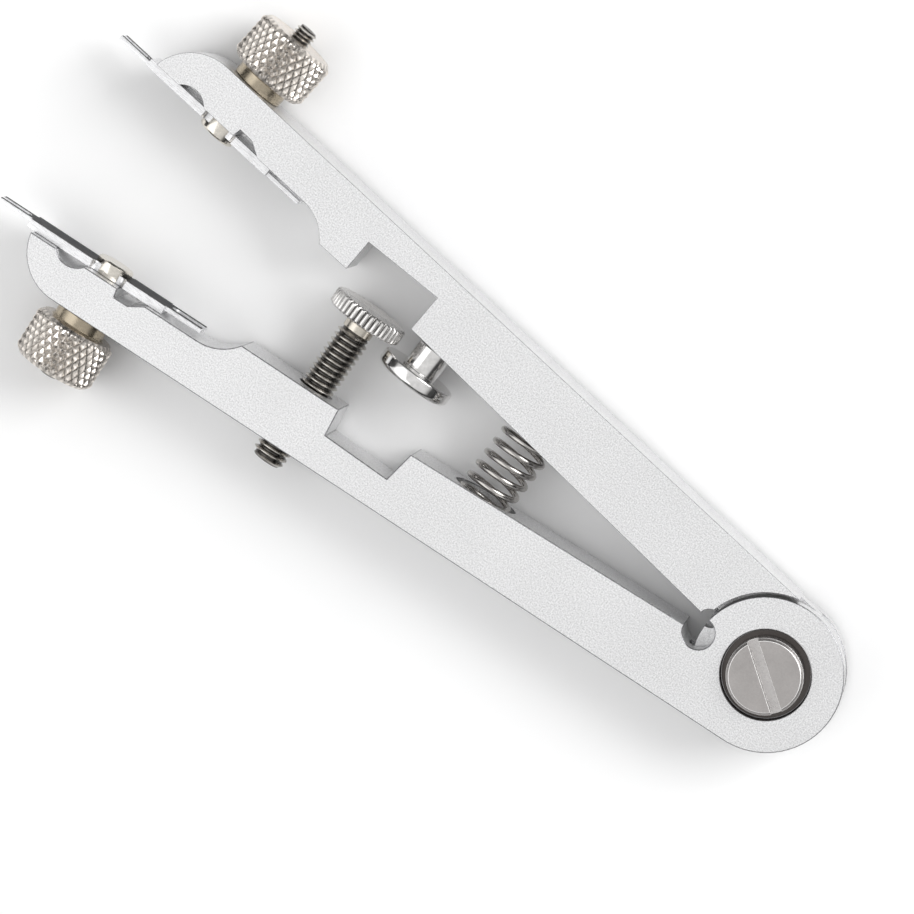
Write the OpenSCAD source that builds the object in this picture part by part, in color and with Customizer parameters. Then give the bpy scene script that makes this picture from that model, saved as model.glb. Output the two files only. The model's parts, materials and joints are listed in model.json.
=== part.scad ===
// Spring-bar pliers: two aluminium arms on a fork hinge, held open by a coil spring, with a thumb screw that
// sets how far they open and a reversible forked blade clamped in each nose.
// The tool lies flat: +Z is the pivot axis, +X runs between the arms towards the noses, and z = 0 is the
// plane of the arms' rear faces. Each arm is drawn in its own flat frame: u runs from the pivot axis along
// the arm, and v is the height above the arm's inner face, towards the other arm.

/* [Arms] */
// Thickness of both arms along the pivot axis
arm_t = 8; // [7.6:0.1:9]
// Angle between the two inner faces at rest
open_angle = 12.6; // [12:0.1:13]
// Radius of the round hinge cheeks
knuckle_r = 8.6; // [8.2:0.1:9]
// Height of the arm at the start of the nose
nose_h = 6.5; // [6.2:0.1:6.8]
// Distance from the pivot axis to the centre of the nose's round end
nose_u = 88.4; // [88:0.1:89]
// Radius of the nose's round end
nose_r = 6; // [5.8:0.1:6.2]

/* [Hinge] */
// Thickness of each fork cheek
cheek_t = 2.7; // [2.5:0.1:2.8]
// Gap between a cheek and the tongue, along the pivot axis
tongue_gap = 0.1; // [0.05:0.01:0.15]
// Gap between the cheeks' rim and the shoulders around it
shoulder_gap = 0.45; // [0.3:0.05:0.6]
// Diameter of the pivot screw's shank
pivot_d = 5; // [4.5:0.1:5.5]
// Diameter of the pivot screw's head
pivot_head_d = 8.5; // [8:0.1:9]
// How far the pivot screw's head stands out of the front face
pivot_head_proud = 1.8; // [1:0.1:2.2]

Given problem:
Search the material above for "part". Pull out each line where it shows up.

Task result:
Write the OpenSCAD source that builds the object in this picture part by part, in color and with Customizer parameters. Then give the bpy scene script that makes this picture from that model, saved as model.glb. Output the two files only. The model's parts, materials and joints are listed in model.json.
=== part.scad ===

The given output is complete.